The Social Security System (SSS) should strengthen its financial standing by improving the quality and performance of its investments, and to use modern digital tools to reduce overhead expenses and better serve its members.
Thus said Finance Secretary Carlos Dominguez III—the ex officio chair of the state-administered private sector pension fund—who noted that increased contributions by members as a result of better collection had helped prolong the Social Security Fund’s actuarial life.
Despite this, much work still needs to be done to extend it as the rise in the number of its beneficiary-pensioners could soon outstrip the growth in the number of the fund’s actively employed contributors, he stressed.
“This institution must be as reliable as it can possibly be and as efficient as all modern processing technologies enable it to become,” Dominguez told SSS officials and employees on the occasion of the institution’s 62nd anniversary. “The institution must incessantly prove itself worthy of the rising expectations of its members.”
The finance chief said social security contributions and benefits often turn out to be the only reliable means for people to hedge against unplanned contingencies as communities become more urbanized and more Filipinos become more mobile and join the formal economy.
“Over the next few years, as the larger demographic picture changes, this institution will face multifold challenges,” he said. “The principal challenge remains to be prolonging the fund’s life even as retirees become an increasingly larger segment of the population.”
While the SSS has substantially increased its revenues as a result of better collection of members’ contributions, Dominguez reminded its officials that even with this “impressive improvement,” such earnings would eventually bring only marginal returns for the institution.

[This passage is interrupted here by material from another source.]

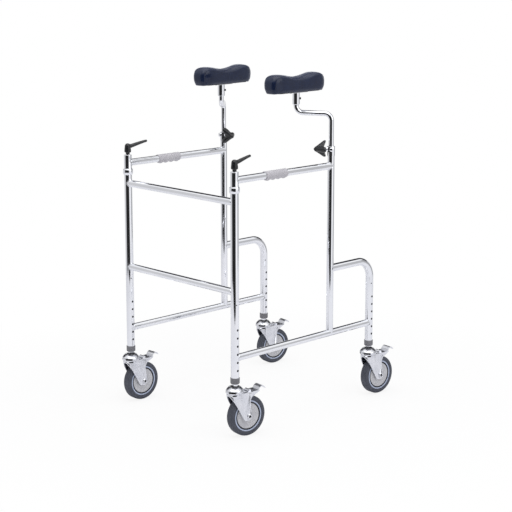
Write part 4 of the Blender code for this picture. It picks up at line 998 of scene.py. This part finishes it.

For 2018, the total revenue of the SSS reached P212.5 billion, which was 5.4 percent higher than in the preceding year. In the first half of 2019, revenues reached P115.5 billion pesos, 21 percent higher than the same period last year.
Dominguez said this was why the SSS needed to dramatically increase its income through improvements in the quality and performance of its investments, better financial management and enhanced market engagement, which were all achievable, given the rapid expansion of the economy and the country’s improved business outlook.
“Again, only improved financial activity will convince our members that their contributions are indeed investments in the future,” he said. “Because of the size of the fund SSS manages, there should be no reason why our earnings should not be better than market averages.”
Dominguez also cited the need for the SSS to cut back on its overhead expenses and expand the use of modern digital technologies to improve the access of members to the services that the institution offers.